A study of over a thousand children born in New Zealand in 1972 and 1973 assessed oral health at age five and again at age 32 and compared those findings with the self-rated oral health of their mothers measured in 1978. Analysis indicated that 45.1 per cent of the subjects whose mothers rated their oral health as 'very poor' also had severe tooth decay as adults.
The findings strengthen the notion from previous research that adult oral health is affected by a combination of genetic and environmental factors.
Chief Executive of the British Dental Health Foundation, Dr Nigel Carter, said: "These findings represent important confirmation of a trend that has long been recognised.

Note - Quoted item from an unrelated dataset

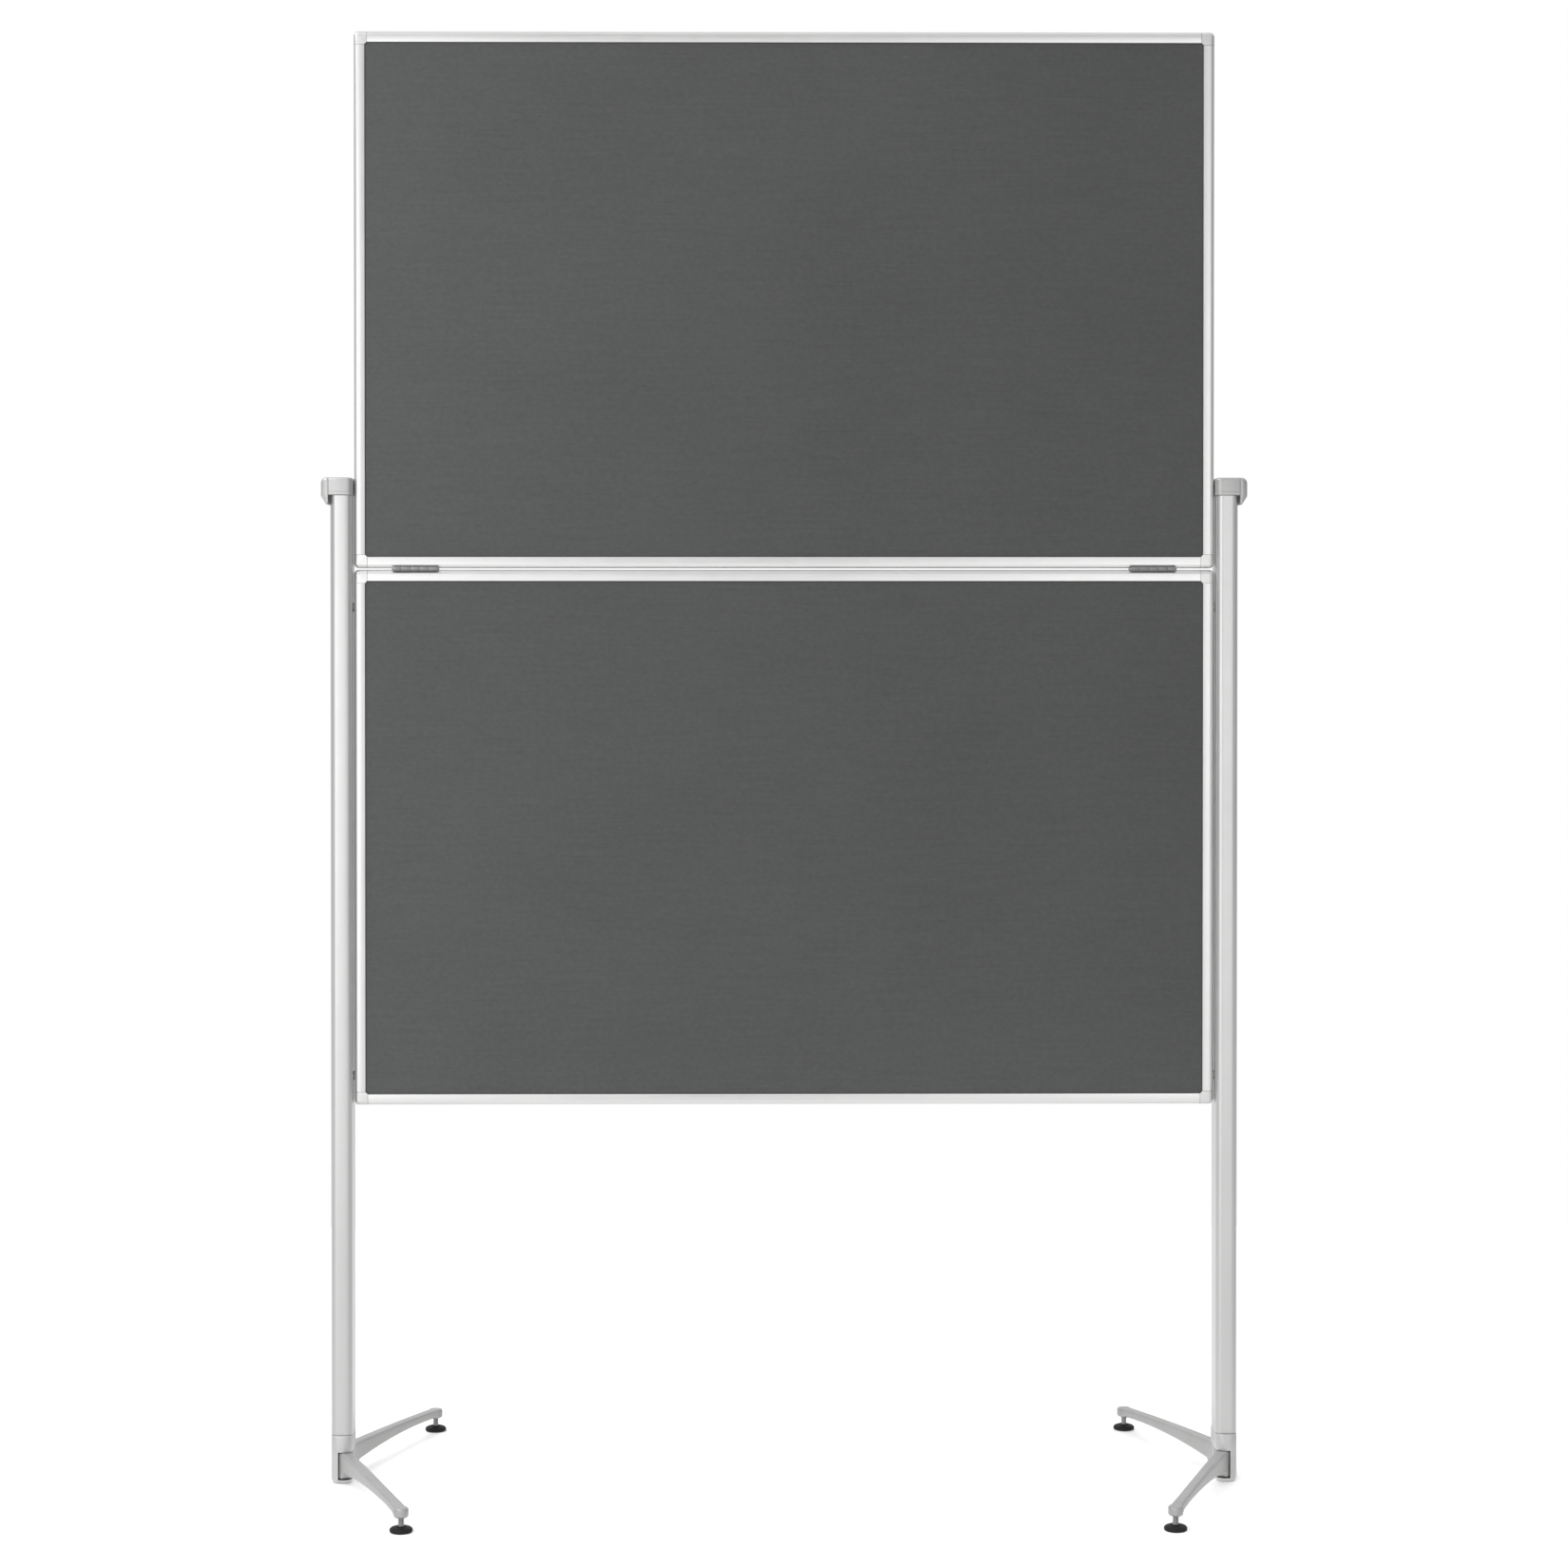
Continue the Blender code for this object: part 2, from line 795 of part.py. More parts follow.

Work by Per Axelsson in Sweden in the 1970s clearly demonstrated that a child's likelihood of decay was determined by the amount of bacteria in the mother's mouth and that this was passed from mother to child.
"If further findings into oral health risks transmitting from one generation to the next can be substantiated, then we must target parents to educate their children in the hope they can better their own oral health and pass the message on to future generations."
Children's oral health has been constantly improving, with just less than one in three (31 per cent) of five-year-old children showing obvious dental decay and two thirds (66.6 per cent) of children aged 12 found to be free of visible dental decay. The new research suggests that identifying at-risk children from their mother's self-rated oral health could present a means of further reducing decay levels.
Dr Carter said: "The responsibility to improve oral health lies with each and every one of us. Poor dental health is constantly being linked with a variety of diseases, while many people still are not registered with a dentist.
"If we can reach out to these people and encourage them to follow the Foundation's three key messages, of brushing twice a day with a fluoride toothpaste, cutting down how often you have sugary foods and drinks and visiting the dentist regularly there is no reason the oral health of the nation and future generations cannot improve even more."